Both questions reveal a common mistake:
Choosing mutual funds based on performance, not purpose.

But mutual funds aren’t just return engines. They are tools for timelines.
And the most efficient fund is the one that delivers what you need, when you need it.
Let’s explore how to align mutual fund choices with time horizons—so your investments grow without surprising you when it matters most.
Step 1: Why Time Horizon Dictates Fund Selection
Your time horizon answers one simple question:
“When will I need this money?”
Once you know that, everything else—risk, volatility, expected returns—starts falling into place.
The rule is simple:
Shorter the horizon → lower the risk tolerance
Longer the horizon → more room for equity-based growth
Choosing the wrong match creates stress or shortfall—both of which defeat the point of investing.
Step 2: Fund Categories by Time Horizon
Here’s a quick framework:
✅ Less than 1 year → Liquid or Ultra-Short Debt Funds
Priority: Capital protection + access
Use for: Emergency fund, upcoming tax payments, short-term business float
Avoid equity or hybrid funds (too volatile)
✅ 1–3 years → Short Duration Debt Funds or Conservative Hybrid Funds
Priority: Moderate returns, low risk
Use for: Large purchases, weddings, working capital buffer
Watch for: Exit loads, credit risk in low-rated bonds
✅ 3–5 years → Balanced Advantage Funds or Equity Savings Funds
Priority: Balanced growth, volatility cushioning
Use for: Children’s education, house down payment
Benefit: Equity exposure with built-in rebalancing
✅ 5–7 years → Large Cap or Multi Asset Funds
Priority: Stability + moderate equity returns
Use for: Mid-term goals, retirement planning ramp-up
Advantage: Handles moderate volatility well
✅ 7+ years → Flexi-Cap or Index Funds
Priority: Long-term growth + wealth creation
Use for: Retirement, second home, business diversification
Benefit: Compounding works in your favor
Step 3: Avoid the “Past Returns” Trap
One of the biggest mistakes investors make is:
“This fund gave 18% last year. I’ll invest here.”
But ask:
Is this fund meant for short-term or long-term?
What was the volatility behind that return?

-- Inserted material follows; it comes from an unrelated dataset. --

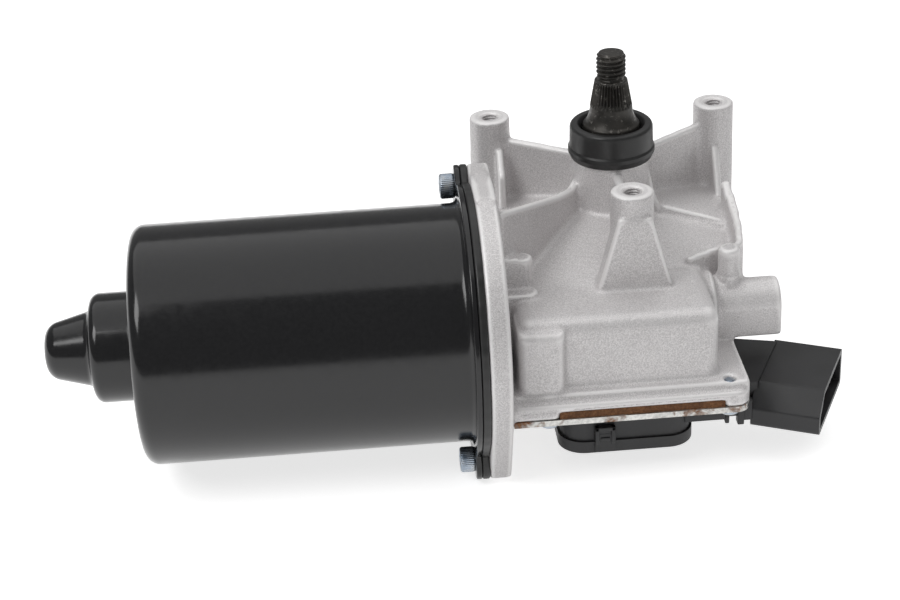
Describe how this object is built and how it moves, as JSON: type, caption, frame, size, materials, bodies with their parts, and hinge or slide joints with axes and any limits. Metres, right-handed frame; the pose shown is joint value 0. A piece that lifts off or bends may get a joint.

Would I stay invested if it dropped 12% next month?
Use fund performance as a secondary filter—not the starting point.
Step 4: Align Fund Exit With Your Goal Deadline
Many investors get this wrong:
They invest in equity for a 5-year goal—but wait until year 5 to start withdrawing.
Wrong move.
Instead:
Start withdrawing gradually 6–12 months before goal date
Shift equity to debt to lock in gains
Use Systematic Withdrawal Plans (SWPs) or manual roll-down to reduce timing risk
This protects your returns from last-minute market dips.
Step 5: Revisit the Plan Annually
Life changes. So should your fund choices.
Once a year:
Review your time horizon for each goal
Check if you're still on track based on corpus vs need
Rebalance between equity and debt based on updated comfort
You don’t need to tweak monthly.
You just need to stay aligned annually.
TL;DR – Too Long; Didn’t Read
Time horizon is the #1 filter when choosing mutual funds.
Less than 1 year? Stick to liquid or ultra-short debt.
1–3 years? Use short-duration or conservative hybrid funds.
3–5 years? Consider balanced advantage funds.
5–7 years? Large cap or multi-asset funds work well.
7+ years? Go with flexi-cap or index funds for growth.
Start exiting equity funds before your goal maturity.
Revisit the plan every year—not every market swing.
Mutual fund investing is not about chasing the “best” fund.
It’s about choosing the right fund for the right moment in your life.
Because wealth is not just about how much you earn—it’s about when it’s available, and how calmly you can access it.